The driver decided we'd done enough and gave it a go. Foolish, the bus was now hanging with one wheel over the side of the mountain, stuck.
It was now dark, and nightime on the altiplano is rather cold, it can get down to minus 40 Jona recalled reading somwhere at this point, his mind taking on a masochistic tone. We would be lying if between the cold, marauding miners armed with dynamite, the lack of shelter and a bus about to topple into the valley, and the fact no other vehicle was attempting this, that we thought would not get out of this alive.
But thankfully the grasses on the hillside caught light quite quickly so we had some warmth, and the driver and his crew persisted with the bus, jacking it up and throwing stones beneath it to try and give the rear wheels something to grip.
Three hours later and about 10 minutes before Jona was about to become a very religous person, luckily the persistance worked and the bus was back on the road.
Another hour or so up the precarious mountain road with regular stops for all the passangers to get off, whilst the driver negotiated yet another landslide, gapping hole in the road or narrow pass, we finally made it to the main road to Potosi.

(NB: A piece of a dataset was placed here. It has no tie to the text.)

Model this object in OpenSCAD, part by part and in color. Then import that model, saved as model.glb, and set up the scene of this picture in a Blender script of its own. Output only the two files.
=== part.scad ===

30 mins later we are at another road block outside of the town. It's midnight. Our options, sit on a freezing bus till sunrise and see what happens or walk the hour plus into town past the blockades and the unhappy miners. We decided to sit it out on the bus with some Belgians whilst other gringos decided on the walk.
About 2 am a couple of the gringos arrived back saying they'd managed to convince a couple of cabs to come up to take us into town. On with the back packs and a disturbing walk past the dozens of miners scowling at us from behind their blazing oil drums.
30 minutes later we were in a warm hotel room, extremely relieved but still scared as hell.
Once in town Potosi seemed quite normal, it appeared it was just getting in and out of town that was the problem. We rang the British Embassy in La Paz, but they didn't seem to know what the hell was going on.
We decided not to take a tour of the mines.
The next few days were spent hibernating in our hotel watching cable TV, making occasional forays into town to get more information. We finally made it out 4 days later as the miners very kindly decided to remove the blockades for the weekend. Potosi sucks!